STRONG producer pushback is coming out of the north on touted government plans to hike up live export regulation costs and fees.
Outgoing Northern Territory Cattlemen's Association president Chris Nott has pointed out that despite millions of dollars in regulatory costs and seven reviews, mortality rates have not changed and sit at just 0.1 per cent.
Mr Nott used part of his farewell address at the organisation's annual conference in March to issue a warning to the federal government to 'tread carefully' with its cost recovery plans for the live export sector.
The Department of Agriculture and Water Resources and Federal Agriculture Minister David Littleproud are currently nutting out a way forward with the live export industry on how to cover the whopping $15 million a year jump in costs since new measures were imposed on the industry three years ago amid calls for the trade to be banned.
The Department released a controversial document flagging livestock export licenses going from from $25,000 to more than $105,000, among other hikes.
"Minister Littleproud says the hard work of producers is the reason behind many of the reforms made over the past few years," Mr Nott said.
"By reforming the industry, he says he is protecting the industry for us.
"It's important the minister understands these reforms need to be paid for and that costs put onto exporters ultimately will come out of our pockets.
"Should producers in the Northern Territory be paying for reforms that were all started to fix an issue on a live-ex boat leaving WA carrying sheep to the Middle East?"
Mr Nott said in 2018 the regulatory cost to the industry was $8m and $7m of that was recovered by exporters. Now that cost was potentially going to be $20m.
"Some of these costs include seven reviews. This has produced more than 150 recommendations and the department has established more than 10 working groups committees and forums," he said.
"Here's the kicker - mortalities prior to all these groups was 0.1pc and it's still 0.1pc.
"Problems in markets are thankfully few and far between.
"We've spent millions of industry money on fixing issues and bringing in the best regulation in the world. But if a government department in Canberra thinks it can jack up the cost of regulation, force exporters out of the market and expect us to foot the cost I'd say tread carefully, we've been down this road before."
Mr Nott was referring to the landmark Federal Court ruling last year that the then Gillard Government's ban on live exports to Indonesia in 2011 was illegal, paving the way for hundreds of millions to be paid in compensation.
Mr Nott said: "If we've learned anything from the class action decision, it's that meddling in industries that aren't well understood from offices in the cities can have devastating consequences."
He said producers were not asking for a free ride or arguing exporters shouldn't be regulated properly.
"But we are looking down the barrel of regulation in the vicinity of $100 a head and that's not reasonable," he said.
"We've built up trade relations over 30 years that must be respected. We have a neighbour closer to us than the bureaucrats in Canberra and they need our cattle to feed themselves.
"We have friends and families who rely on this industry, so we can not sit idle and watch this industry regulated into oblivion.

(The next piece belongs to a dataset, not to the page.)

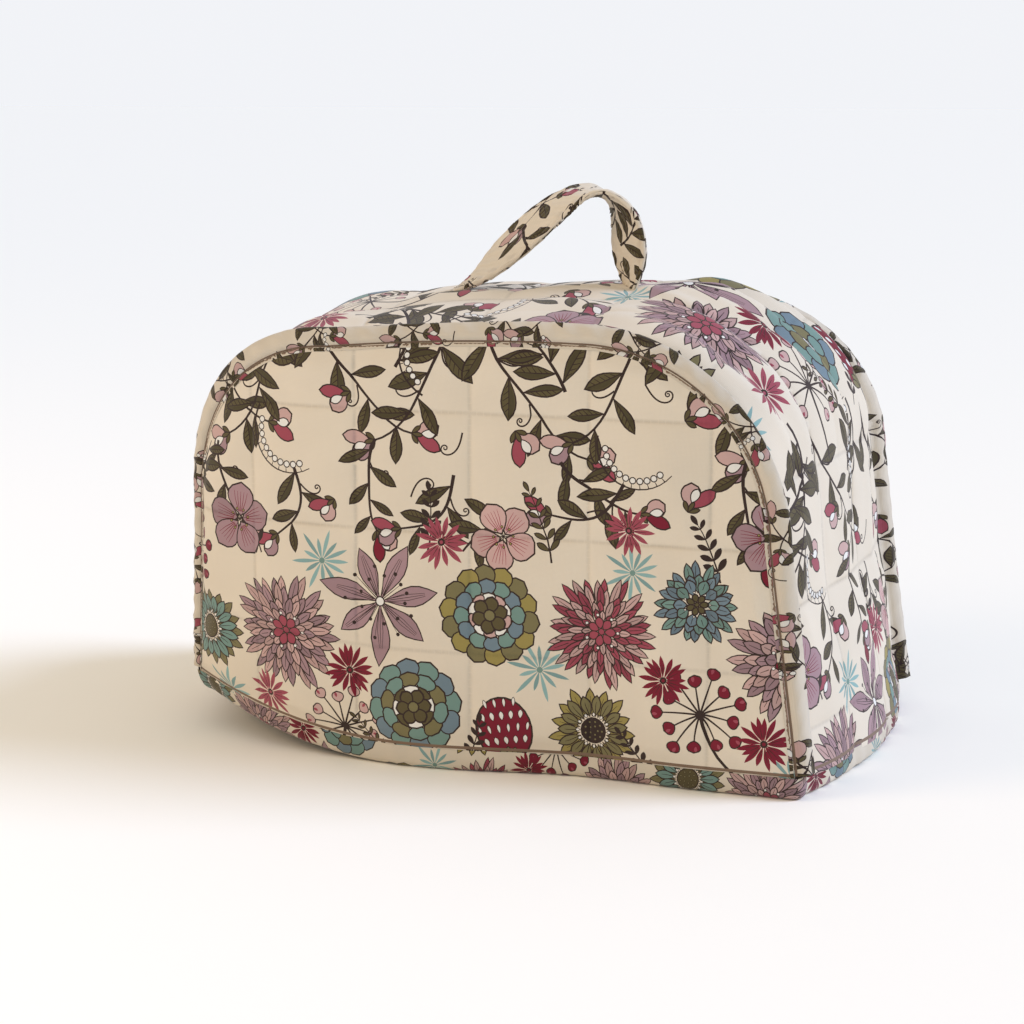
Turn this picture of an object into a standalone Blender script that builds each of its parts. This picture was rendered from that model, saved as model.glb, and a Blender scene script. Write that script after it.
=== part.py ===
"""Quilted toaster cover: two D-shaped panels, a gusset, bindings and a looped strap.

Metres, +Z up. X runs along the cover, Y through its depth with the front at -Y.
The cover rests on its hem at Z = 0.
"""
import math
from dataclasses import dataclass

import bmesh
import bpy
import numpy as np

MM = 0.001
CM = 0.01

# Cloth and gaps
CLOTH = 3.0 * MM
GAP = 0.3 * MM
QUILT_PITCH = 53 * MM
QUILT_PUFF = 1.6 * MM

# Bindings
FLANGE_WIDTH = 8.5 * MM
FLANGE_THICK = 3.6 * MM
FLANGE_LEAN = math.radians(50)
FLANGE_LEAN_TALL = 13 * CM
BACK_FLANGE_LEAN = math.radians(-55)
FLANGE_SOFT = 0.35
HEM_CORNER_OUT = 3.5 * MM
HEM_TALL = 9.5 * MM
HEM_THICK = 4.4 * MM

# Places of the two panels
FRONT_Y = -9.0 * CM
BACK_Y = 8.7 * CM

# The front's left part turns back, and its hem lifts at that corner
TURN_START = -3.0 * CM
TURN_LENGTH = 13.0 * CM
TURN_ANGLE = math.radians(46)
TURN_EASE = 1.5
TURN_LOSS = 0.25
HEM_LIFT = 1.7 * CM
LIFT_REACH = 13.0 * CM
LIFT_EASE = 1.2
LIFT_TALL = 12 * CM
LIFT_X = -15.2 * CM
LIFT_Y = -4.8 * CM

# Slack waves of the front and the back near the hem
WAVES = (
    # place across, half width, depth
    (-2.0 * CM, 3.0 * CM, -3.0 * MM),
    (5.0 * CM, 3.5 * CM, 5.0 * MM),
)
WAVE_TALL = 12 * CM
BACK_SLACK = 2.5 * MM
BACK_SLACK_LENGTH = 4.2 * CM
BACK_SLACK_TALL = 14 * CM

# The gusset stands out between its two seams
TOP_CROWN = 15 * MM
SIDE_CROWN = 8 * MM
HEM_CROWN = 14 * MM
LEFT_CROWN_SHARE = 0.5
LEFT_CROWN_REACH = 12 * CM
TOP_CROWN_START = 11 * CM
TOP_CROWN_RISE = 8 * CM
HEM_CROWN_RISE = 9 * CM
CROWN_ROUNDNESS = 0.8

# How fast the top seam falls away from its peak, per metre
TOP_CURVE = 0.55

# Steps along each edge of a panel and through the gusset
SIDE_STEPS = 24
TOP_STEPS = 36
DEPTH_STEPS = 12
STRAP_STEPS = 48
HALF_CORNER = 30

# The looped strap
STRAP_WIDE = 23 * MM
STRAP_THICK = 3.0 * MM

# Rounding of the hem's and the strap's edges, and how far a lifted hem curls under
EDGE_SOFT = 0.9 * MM
HEM_CURL = 0.45


@dataclass(frozen=True)
class Outline:
    """The seam line of one panel, across and up in the cloth's own flat plane."""

    hem_left: float
    hem_right: float
    shoulder_left: float
    shoulder_right: float
    corner_left: float
    corner_right: float
    top: float
    peak: float

    def crest(self, across):
        """Height of the top seam, highest at the peak and falling to each side."""
        return self.top - TOP_CURVE * (across - self.peak) ** 2


FRONT = Outline(
    hem_left=15.5 * CM,
    hem_right=14.4 * CM,
    shoulder_left=14.4 * CM,
    shoulder_right=13.1 * CM,
    corner_left=7.8 * CM,
    corner_right=8.2 * CM,
    top=19.0 * CM,
    peak=3.0 * CM,
)
BACK = Outline(
    hem_left=15.4 * CM,
    hem_right=16.0 * CM,
    shoulder_left=13.9 * CM,
    shoulder_right=14.4 * CM,
    corner_left=8.0 * CM,
    corner_right=6.8 * CM,
    top=19.1 * CM,
    peak=4.0 * CM,
)

# The strap's route: place in cm, and its turn about its own line in degrees
STRAP_ROUTE = (
    # x, y, z, turn, width share
    (-3.25, -1.5, 20.3, 0, 0.55),
    (-2.6, -1.5, 20.8, 14, 0.75),
    (-1.6, -1.5, 21.6, 34, 0.92),
    (-0.1, -1.5, 22.9, 44, 1.00),
    (1.5, -1.5, 24.2, 38, 1.00),
    (2.9, -1.5, 24.95, 18, 1.00),
    (4.0, -1.5, 24.8, -18, 1.00),
    (4.75, -1.5, 23.8, -46, 1.00),
    (5.0, -1.5, 22.4, -54, 1.00),
    (5.05, -1.5, 21.3, -42, 0.85),
    (5.15, -1.5, 20.3, -14, 0.55),
)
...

"People talk about the pub test in politics. What's going on here with regulation of live exports wouldn't make it through the front door of any pub from Townsville to Broome."
Value of live-ex
Meat & Livestock Australia managing director Jason Strong, speaking at the same conference, pointed out the value of the live export trade.
"In 2020, Australia exported 1.06 million head of cattle valued at $1.64 billion. Last year alone, live exports accounted for an estimated 13 per cent of adult cattle turnoff," he said.

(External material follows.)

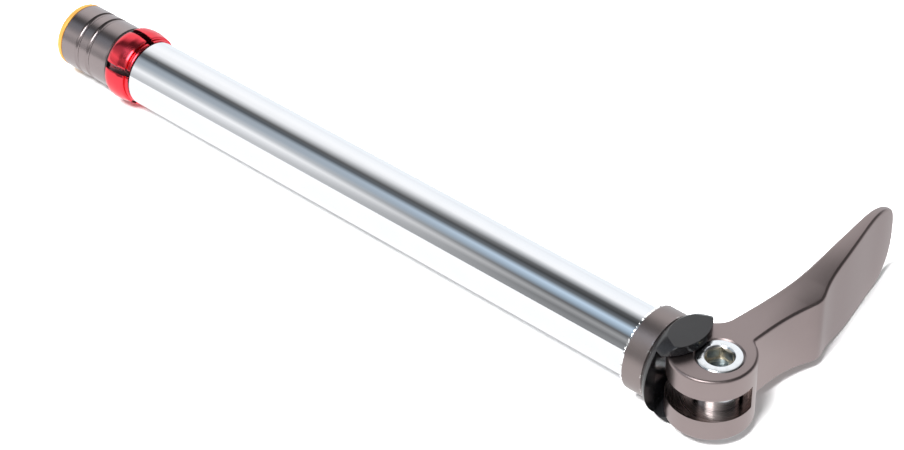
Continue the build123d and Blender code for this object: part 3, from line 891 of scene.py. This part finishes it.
rod = threaded_rod("rod_with_threads", "draw_rod")
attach(rod, "draw")
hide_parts("draw_rod")
print("rod faces", len(rod.data.polygons), "volume mm3", round(signed_volume(rod.data) * 1e9, 1))

# %% [markdown]
# ## The return spring
# The spring sits between the guide in the tube and the nut on the rod, so it gets shorter when the lever
# opens. The solid can't do that here. A wire surface takes its place: its first and last turns lie close,
# as on a real compression spring. It hangs on the shaft's body and keeps its length.

# %% Return spring
WIRE = 0.0009
SPRING_TURNS = 7
PLAY = 1.05


def coil_spring(name, like, steps_a_turn=40, sides=12):
    """Wire of radius r round x(a), R cos a, R sin a: x rises by one wire a turn in the first and last turn,
    and evenly between them. The wire's circle stands on the radial direction and tangent x radial."""
    low, high = (np.array(corner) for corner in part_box(like))
    r = WIRE / 2
    mean = (high[2] - low[2]) / 2 - r
    turns = np.linspace(0, SPRING_TURNS, SPRING_TURNS * steps_a_turn + 1)
    start, end = low[0] + r * PLAY, high[0] - r * PLAY
    x = np.interp(turns, [0, 1, SPRING_TURNS - 1, SPRING_TURNS],
                  [start, start + WIRE * PLAY, end - WIRE * PLAY, end])
    angle = turns * 2 * math.pi
    middle = np.stack([x, mean * np.cos(angle), mean * np.sin(angle)], -1)
    radial = np.stack([0 * x, np.cos(angle), np.sin(angle)], -1)
    tangent = np.gradient(middle, axis=0)
    tangent /= np.linalg.norm(tangent, axis=1)[:, None]
    across = np.cross(tangent, radial)
    s = np.linspace(0, 2 * math.pi, sides, endpoint=False)[None, :, None]
    points = middle[:, None] + r * (np.cos(s) * radial[:, None] + np.sin(s) * across[:, None])
    return surface_piece(name, points, [middle[0], middle[-1]], wire)


coil = coil_spring("coil_spring", "return_spring")
coil.data.polygons.foreach_set("use_smooth", [True] * len(coil.data.polygons))
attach(coil, "shaft")
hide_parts("return_spring")
guide_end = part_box("segment_guide")[1].x
nut_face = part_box("spring_nut")[0].x
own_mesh(coil)
print("spring between", round(guide_end, 5), "and", round(nut_face, 5), "volume mm3",
      round(signed_volume(coil.data) * 1e9, 1))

"The live export trade has played a critical role in opening markets that have grown to become significant markets for Australian boxed beef as well."
Mr Strong said access to live export channels underpins the viability of Australia's remote northern beef industry - providing jobs, sustaining land values and supporting cattle prices in the region.
Distance and the lack of finishing and processing options for cattle in Australia's remote north leaves few viable alternatives to live export when marketing cattle, he said.
The sector faced many challenges last year, with high cattle prices, a rising Australian dollar during the second half of the year and weakened consumer purchasing power in Indonesia.
In addition, competition from European cattle, particularly Portugal and Spain, saw notably reduced demand for Australian live cattle in Israel, Australia's largest live cattle market in the Middle East and North Africa region, Mr Strong reported.
However, strong demand in Vietnam saw exports there grow 11pc year-on-year.
"Encouragingly, demand for live cattle from Australia's key market, South-East Asia, is expected to see some recovery during the second half of 2021," Mr Strong said.
"Global analysts GIRA has forecast imports of live cattle to lift by 10pc this year, largely off the back of a likely rebound in consumer confidence following COVID-19 vaccine roll-outs."